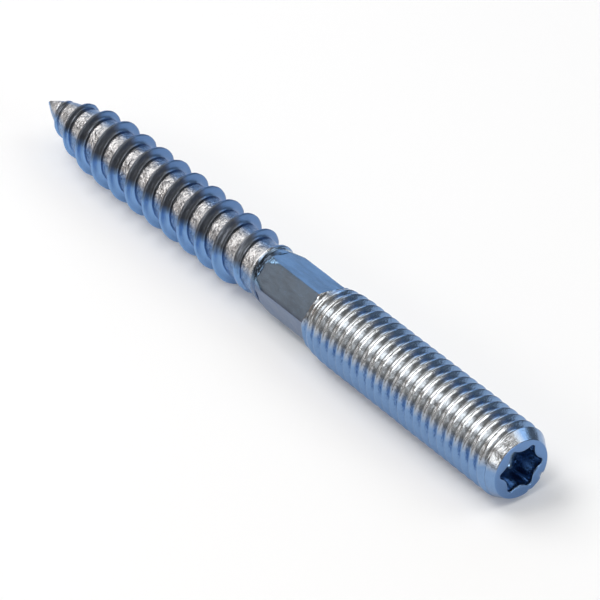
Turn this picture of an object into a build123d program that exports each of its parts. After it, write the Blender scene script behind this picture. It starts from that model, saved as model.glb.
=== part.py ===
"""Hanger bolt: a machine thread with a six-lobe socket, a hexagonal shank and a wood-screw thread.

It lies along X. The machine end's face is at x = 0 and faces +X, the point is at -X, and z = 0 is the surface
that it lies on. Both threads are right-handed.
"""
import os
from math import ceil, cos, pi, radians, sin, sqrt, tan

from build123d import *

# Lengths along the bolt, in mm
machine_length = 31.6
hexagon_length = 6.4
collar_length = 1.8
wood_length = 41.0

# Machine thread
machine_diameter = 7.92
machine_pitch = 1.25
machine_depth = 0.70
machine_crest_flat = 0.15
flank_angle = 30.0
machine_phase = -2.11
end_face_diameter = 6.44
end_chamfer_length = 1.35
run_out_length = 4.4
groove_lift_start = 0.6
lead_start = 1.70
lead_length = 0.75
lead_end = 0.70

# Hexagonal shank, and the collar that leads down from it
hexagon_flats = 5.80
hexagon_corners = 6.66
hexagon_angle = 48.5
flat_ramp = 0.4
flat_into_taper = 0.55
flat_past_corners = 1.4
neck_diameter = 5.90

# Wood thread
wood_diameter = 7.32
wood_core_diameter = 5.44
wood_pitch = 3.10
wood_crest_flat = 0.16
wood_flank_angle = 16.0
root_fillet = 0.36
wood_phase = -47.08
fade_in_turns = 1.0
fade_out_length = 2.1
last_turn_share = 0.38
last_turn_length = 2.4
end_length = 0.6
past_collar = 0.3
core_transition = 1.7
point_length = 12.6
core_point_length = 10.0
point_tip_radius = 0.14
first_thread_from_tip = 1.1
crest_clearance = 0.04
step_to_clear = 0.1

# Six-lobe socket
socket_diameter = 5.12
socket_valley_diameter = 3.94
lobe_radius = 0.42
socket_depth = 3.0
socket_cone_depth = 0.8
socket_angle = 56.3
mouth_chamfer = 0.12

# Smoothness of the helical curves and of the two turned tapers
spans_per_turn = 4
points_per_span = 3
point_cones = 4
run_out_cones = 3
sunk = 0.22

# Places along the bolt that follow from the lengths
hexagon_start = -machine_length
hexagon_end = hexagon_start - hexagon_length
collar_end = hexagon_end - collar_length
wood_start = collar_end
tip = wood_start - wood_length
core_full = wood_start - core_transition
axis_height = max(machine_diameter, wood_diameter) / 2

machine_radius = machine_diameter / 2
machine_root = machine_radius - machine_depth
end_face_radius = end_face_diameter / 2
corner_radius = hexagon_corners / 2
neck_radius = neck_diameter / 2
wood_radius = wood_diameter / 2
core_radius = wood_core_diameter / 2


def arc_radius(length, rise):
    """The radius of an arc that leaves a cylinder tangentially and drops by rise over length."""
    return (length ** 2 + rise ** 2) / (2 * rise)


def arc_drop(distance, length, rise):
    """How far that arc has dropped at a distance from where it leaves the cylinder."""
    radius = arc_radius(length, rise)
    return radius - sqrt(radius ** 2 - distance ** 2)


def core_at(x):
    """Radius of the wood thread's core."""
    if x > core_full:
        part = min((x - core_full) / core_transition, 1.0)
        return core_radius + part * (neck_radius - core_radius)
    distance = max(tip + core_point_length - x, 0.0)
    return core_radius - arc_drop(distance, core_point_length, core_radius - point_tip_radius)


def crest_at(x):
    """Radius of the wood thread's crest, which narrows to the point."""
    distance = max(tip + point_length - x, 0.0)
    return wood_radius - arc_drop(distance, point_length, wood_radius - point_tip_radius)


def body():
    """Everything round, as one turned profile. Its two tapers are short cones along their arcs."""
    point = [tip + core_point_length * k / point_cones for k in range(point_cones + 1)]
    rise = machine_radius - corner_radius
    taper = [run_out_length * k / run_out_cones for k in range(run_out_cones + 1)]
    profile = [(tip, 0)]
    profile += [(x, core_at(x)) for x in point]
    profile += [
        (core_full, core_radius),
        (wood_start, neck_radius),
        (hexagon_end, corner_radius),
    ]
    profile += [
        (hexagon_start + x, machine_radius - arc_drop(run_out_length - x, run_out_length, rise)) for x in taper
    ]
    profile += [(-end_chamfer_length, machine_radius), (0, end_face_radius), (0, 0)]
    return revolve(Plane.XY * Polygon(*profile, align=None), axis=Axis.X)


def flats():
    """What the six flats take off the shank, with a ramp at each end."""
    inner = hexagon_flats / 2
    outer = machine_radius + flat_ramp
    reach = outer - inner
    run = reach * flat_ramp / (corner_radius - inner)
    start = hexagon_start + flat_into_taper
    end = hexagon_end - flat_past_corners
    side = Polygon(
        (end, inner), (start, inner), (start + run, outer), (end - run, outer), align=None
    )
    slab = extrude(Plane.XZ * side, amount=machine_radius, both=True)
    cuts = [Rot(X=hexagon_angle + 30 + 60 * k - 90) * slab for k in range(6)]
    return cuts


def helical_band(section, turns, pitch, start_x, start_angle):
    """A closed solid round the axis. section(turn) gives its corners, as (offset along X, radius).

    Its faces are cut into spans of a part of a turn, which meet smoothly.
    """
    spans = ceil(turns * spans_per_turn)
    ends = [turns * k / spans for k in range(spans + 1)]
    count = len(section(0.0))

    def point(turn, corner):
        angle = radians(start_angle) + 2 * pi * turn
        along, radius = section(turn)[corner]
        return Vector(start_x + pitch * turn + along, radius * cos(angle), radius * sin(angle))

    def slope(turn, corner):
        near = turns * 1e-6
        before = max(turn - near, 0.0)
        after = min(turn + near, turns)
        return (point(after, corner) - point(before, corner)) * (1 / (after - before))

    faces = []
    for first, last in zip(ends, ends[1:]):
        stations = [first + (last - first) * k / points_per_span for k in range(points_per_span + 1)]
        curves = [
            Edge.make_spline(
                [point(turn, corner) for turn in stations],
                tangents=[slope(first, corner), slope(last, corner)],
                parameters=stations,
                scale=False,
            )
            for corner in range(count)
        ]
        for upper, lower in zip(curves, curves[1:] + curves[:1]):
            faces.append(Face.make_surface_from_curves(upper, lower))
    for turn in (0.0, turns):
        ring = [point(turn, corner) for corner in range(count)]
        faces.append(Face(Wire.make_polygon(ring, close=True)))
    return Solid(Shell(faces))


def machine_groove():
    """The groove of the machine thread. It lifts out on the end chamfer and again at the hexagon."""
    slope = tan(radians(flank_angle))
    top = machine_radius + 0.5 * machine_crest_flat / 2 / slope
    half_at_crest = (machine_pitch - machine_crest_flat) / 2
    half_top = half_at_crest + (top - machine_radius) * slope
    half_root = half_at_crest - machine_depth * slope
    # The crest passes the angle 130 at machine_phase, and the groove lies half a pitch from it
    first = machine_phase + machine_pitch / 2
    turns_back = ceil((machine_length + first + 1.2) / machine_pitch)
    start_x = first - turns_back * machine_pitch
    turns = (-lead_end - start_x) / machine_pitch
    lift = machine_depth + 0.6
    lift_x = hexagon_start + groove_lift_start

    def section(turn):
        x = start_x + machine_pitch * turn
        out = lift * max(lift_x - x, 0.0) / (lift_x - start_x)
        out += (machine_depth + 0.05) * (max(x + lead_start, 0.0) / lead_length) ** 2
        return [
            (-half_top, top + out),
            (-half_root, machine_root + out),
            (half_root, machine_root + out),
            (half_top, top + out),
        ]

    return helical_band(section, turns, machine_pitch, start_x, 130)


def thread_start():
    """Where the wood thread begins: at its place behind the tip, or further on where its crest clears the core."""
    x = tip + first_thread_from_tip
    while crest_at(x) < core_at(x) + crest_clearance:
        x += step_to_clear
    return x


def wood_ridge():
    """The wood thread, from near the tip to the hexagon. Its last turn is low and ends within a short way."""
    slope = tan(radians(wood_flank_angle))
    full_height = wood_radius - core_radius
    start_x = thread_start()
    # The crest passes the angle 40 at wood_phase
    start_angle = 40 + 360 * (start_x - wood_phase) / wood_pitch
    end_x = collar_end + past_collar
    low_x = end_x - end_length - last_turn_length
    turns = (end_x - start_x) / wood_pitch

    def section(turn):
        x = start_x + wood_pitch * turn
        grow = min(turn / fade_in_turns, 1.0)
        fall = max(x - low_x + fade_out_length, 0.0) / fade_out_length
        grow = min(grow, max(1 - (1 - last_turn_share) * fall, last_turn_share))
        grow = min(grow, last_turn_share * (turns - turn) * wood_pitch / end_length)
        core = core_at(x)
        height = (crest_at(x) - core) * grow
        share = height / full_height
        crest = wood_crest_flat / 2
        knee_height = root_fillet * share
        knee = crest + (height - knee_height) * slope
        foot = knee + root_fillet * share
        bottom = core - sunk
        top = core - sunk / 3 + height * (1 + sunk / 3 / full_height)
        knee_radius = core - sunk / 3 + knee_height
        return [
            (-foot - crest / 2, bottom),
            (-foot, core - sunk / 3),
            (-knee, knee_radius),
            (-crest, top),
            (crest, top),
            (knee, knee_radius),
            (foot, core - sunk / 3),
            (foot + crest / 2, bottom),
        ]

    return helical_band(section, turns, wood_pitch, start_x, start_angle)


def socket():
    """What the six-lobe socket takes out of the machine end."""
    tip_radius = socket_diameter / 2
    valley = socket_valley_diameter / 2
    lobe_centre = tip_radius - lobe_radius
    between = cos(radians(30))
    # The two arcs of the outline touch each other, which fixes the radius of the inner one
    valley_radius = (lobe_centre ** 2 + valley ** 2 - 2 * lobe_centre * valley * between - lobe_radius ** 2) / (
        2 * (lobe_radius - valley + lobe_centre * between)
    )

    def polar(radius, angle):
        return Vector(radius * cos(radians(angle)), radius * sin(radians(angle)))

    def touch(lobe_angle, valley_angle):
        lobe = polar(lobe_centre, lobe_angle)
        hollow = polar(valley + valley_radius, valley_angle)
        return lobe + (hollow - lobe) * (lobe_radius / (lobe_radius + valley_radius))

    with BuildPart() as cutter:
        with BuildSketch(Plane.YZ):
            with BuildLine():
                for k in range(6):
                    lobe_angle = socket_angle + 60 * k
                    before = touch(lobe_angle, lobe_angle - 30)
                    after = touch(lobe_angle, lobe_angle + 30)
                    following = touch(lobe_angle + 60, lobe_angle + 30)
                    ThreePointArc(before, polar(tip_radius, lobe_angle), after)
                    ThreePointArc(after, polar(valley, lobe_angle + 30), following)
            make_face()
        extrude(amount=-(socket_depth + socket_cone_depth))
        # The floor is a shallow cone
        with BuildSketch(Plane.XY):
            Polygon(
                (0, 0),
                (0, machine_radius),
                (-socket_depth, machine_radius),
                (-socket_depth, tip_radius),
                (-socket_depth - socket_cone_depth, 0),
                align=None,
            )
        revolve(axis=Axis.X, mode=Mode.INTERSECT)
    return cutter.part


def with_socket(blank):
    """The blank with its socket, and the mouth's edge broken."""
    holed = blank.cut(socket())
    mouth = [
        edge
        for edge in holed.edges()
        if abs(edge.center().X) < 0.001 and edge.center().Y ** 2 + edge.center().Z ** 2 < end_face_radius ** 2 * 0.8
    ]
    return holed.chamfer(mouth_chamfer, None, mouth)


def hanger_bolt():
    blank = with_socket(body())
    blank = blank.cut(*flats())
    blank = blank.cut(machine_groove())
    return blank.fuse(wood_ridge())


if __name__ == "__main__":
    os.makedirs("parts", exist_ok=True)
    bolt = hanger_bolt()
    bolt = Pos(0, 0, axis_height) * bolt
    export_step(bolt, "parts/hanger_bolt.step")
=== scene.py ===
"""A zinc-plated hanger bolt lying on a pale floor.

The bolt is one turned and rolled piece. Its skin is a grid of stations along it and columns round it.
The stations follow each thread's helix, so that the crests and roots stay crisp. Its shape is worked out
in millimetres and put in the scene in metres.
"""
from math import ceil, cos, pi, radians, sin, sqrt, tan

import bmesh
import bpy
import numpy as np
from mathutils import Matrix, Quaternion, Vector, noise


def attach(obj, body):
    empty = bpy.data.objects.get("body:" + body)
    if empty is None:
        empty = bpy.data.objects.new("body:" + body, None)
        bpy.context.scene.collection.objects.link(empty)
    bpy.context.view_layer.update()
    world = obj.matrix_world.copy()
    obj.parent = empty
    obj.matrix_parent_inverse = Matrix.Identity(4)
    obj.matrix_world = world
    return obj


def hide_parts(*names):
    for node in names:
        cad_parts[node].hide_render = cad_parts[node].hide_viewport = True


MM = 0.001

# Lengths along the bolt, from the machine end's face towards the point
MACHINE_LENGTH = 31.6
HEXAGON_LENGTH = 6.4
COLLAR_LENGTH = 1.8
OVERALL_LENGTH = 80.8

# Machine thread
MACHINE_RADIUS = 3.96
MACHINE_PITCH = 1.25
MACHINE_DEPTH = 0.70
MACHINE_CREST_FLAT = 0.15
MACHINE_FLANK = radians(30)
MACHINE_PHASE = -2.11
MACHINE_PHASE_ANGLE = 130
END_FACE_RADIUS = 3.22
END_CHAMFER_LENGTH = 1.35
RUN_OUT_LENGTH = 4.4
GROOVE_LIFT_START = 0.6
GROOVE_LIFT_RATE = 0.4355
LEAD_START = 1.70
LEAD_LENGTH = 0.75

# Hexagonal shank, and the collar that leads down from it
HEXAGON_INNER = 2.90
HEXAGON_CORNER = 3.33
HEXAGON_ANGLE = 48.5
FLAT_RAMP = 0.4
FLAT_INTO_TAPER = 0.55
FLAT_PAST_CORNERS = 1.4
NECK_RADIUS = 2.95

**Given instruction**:
Please write out exactly the lines from the start of the data through the line that contains "neck_diameter = 5.90", both ends included, and nothing else.

**Response below**:
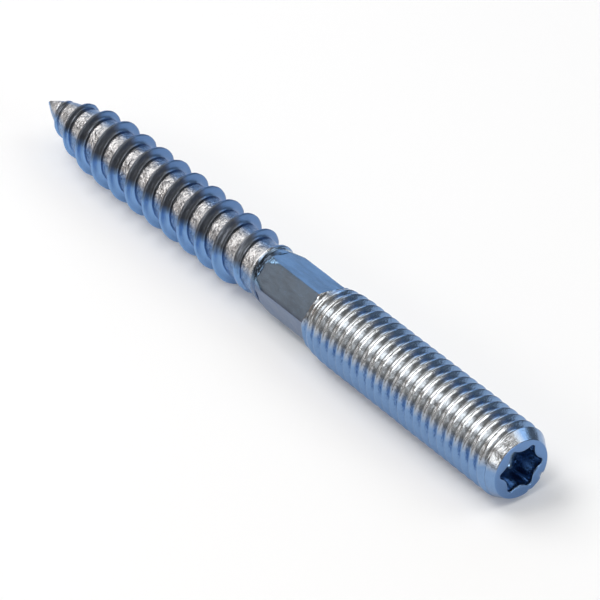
Turn this picture of an object into a build123d program that exports each of its parts. After it, write the Blender scene script behind this picture. It starts from that model, saved as model.glb.
=== part.py ===
"""Hanger bolt: a machine thread with a six-lobe socket, a hexagonal shank and a wood-screw thread.

It lies along X. The machine end's face is at x = 0 and faces +X, the point is at -X, and z = 0 is the surface
that it lies on. Both threads are right-handed.
"""
import os
from math import ceil, cos, pi, radians, sin, sqrt, tan

from build123d import *

# Lengths along the bolt, in mm
machine_length = 31.6
hexagon_length = 6.4
collar_length = 1.8
wood_length = 41.0

# Machine thread
machine_diameter = 7.92
machine_pitch = 1.25
machine_depth = 0.70
machine_crest_flat = 0.15
flank_angle = 30.0
machine_phase = -2.11
end_face_diameter = 6.44
end_chamfer_length = 1.35
run_out_length = 4.4
groove_lift_start = 0.6
lead_start = 1.70
lead_length = 0.75
lead_end = 0.70

# Hexagonal shank, and the collar that leads down from it
hexagon_flats = 5.80
hexagon_corners = 6.66
hexagon_angle = 48.5
flat_ramp = 0.4
flat_into_taper = 0.55
flat_past_corners = 1.4
neck_diameter = 5.90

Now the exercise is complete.